8.2 Open decision problems

A main open problem is the decidability of PTAs with two parametric clocks, that was only studied with a single integer-parameter [37]. Studying further the EG-, AF- and AG-emptiness problems for few clocks and parameters (as it was quite extensively done for EF-emptiness) remains to be done too, although the practical interest may be somehow debatable.

In addition, with the exception of [21], all proofs of undecidability in the literature use a bounded number of clocks and parameters, but an unbounded number of locations. Exhibiting a minimal number of locations (at the possible cost of an unbounded number of variables) may be of theoretical interest.

More interesting (and promising) are the two open classes of L-PTAs and U-PTAs. These classes are non-trivial and relate to the robust analysis of TAs: most robustness problems (see [32, 59]) consider an enlargement of all guards by (usually) the same constant factor, whereas U-PTAs allow to enlarge or decrease some of the upper-bound guards by a possibly different rational-valued parameter, which gives an orthogonal definition of robustness. The language preservation problem remains open for U-PTAs [21] (except in the case of a single integer-valued parameter where it becomes decidable), and the question of the synthesis is also challenging.

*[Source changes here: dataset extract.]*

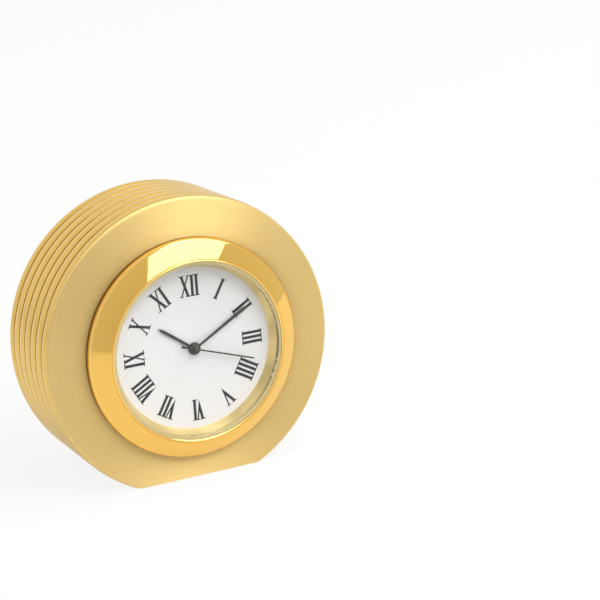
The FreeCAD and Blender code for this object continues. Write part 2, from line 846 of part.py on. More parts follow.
def make_fifth_wheel():
    wheel = pivoted_arbor(fifth_at)
    level = level_below(fifth_level)
    wheel = wheel.fuse(toothed(
        fifth_wheel_teeth, fifth_module, *level, wheel_tooth, fifth_phase, fifth_at))
    level = wide(level_below(second_level))
    return wheel.fuse(toothed(
        fifth_pinion_teeth, second_module, *level, pinion_leaf, fifth_pinion_phase, fifth_at))


def make_rotor_pinion():
    pinion = pivoted_arbor(rotor_at)
    level = wide(level_below(fifth_level))
    return pinion.fuse(toothed(
        rotor_pinion_teeth, fifth_module, *level, pinion_leaf, rotor_phase, rotor_at))


def make_second_wheel():
    """The wheel that turns once a minute, its pinion and the long seconds arbor."""
    hand_top = dial_face + second_hand_height + hand_thickness
    wheel = disc(second_arbor_radius, bridge_back, hand_top)
    shoulder_low = bridge_front + end_gap
    shoulder_high = level_below(centre_level)[0] - end_gap
    wheel = wheel.fuse(disc(arbor_radius, shoulder_low, shoulder_high))
    wheel = wheel.fuse(toothed(
        second_wheel_teeth, second_module, *level_below(second_level), wheel_tooth, second_phase))
    level = wide(level_below(third_level))
    return wheel.fuse(toothed(
        second_pinion_teeth, third_module, *level, pinion_leaf, second_pinion_phase))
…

8.3 Hidden decidable subclasses?

Despite many undecidability problems, PTAs were often used to model and verify various case studies (see Sect. 7). This can be seen as a paradox considering the numerous undecidability results PTAs suffer from. In fact, as the aforementioned analyses terminate almost always with an exact result, it is challenging to understand why, and perhaps to exhibit further classes for which the problems considered in this survey become decidable.

8.4 Hybrid systems with parameters

Some subclasses of linear hybrid automata are incomparable with timed automata (e. g., [23, 35]), and parametric extensions could be studied. Recall that the class of interrupt timed automata benefits from decidability results even when extended with parameters [30].

8.5 Synthesis

Whereas decision problems (considered in this document) were much studied, little interest has been dedicated to the synthesis of parameters, which should, however, be a main practical challenge. Despite undecidability (in general [7]) or intractability (for L/U-PTAs [53]), semi-algorithms or approximated procedures could be devised; SMT-based techniques [55], or the integer hull approximation [15, 53] can serve as a basis for future works. Also note that two recent orthogonal works aimed at performing synthesis in a compositional manner [18, 24].

Also, combining nonparametric analysis (e. g., with the efficient model checker Uppaal) with parametric analysis, so as to find perhaps not all valuations, but at least some of them, is certainly a promising direction of research.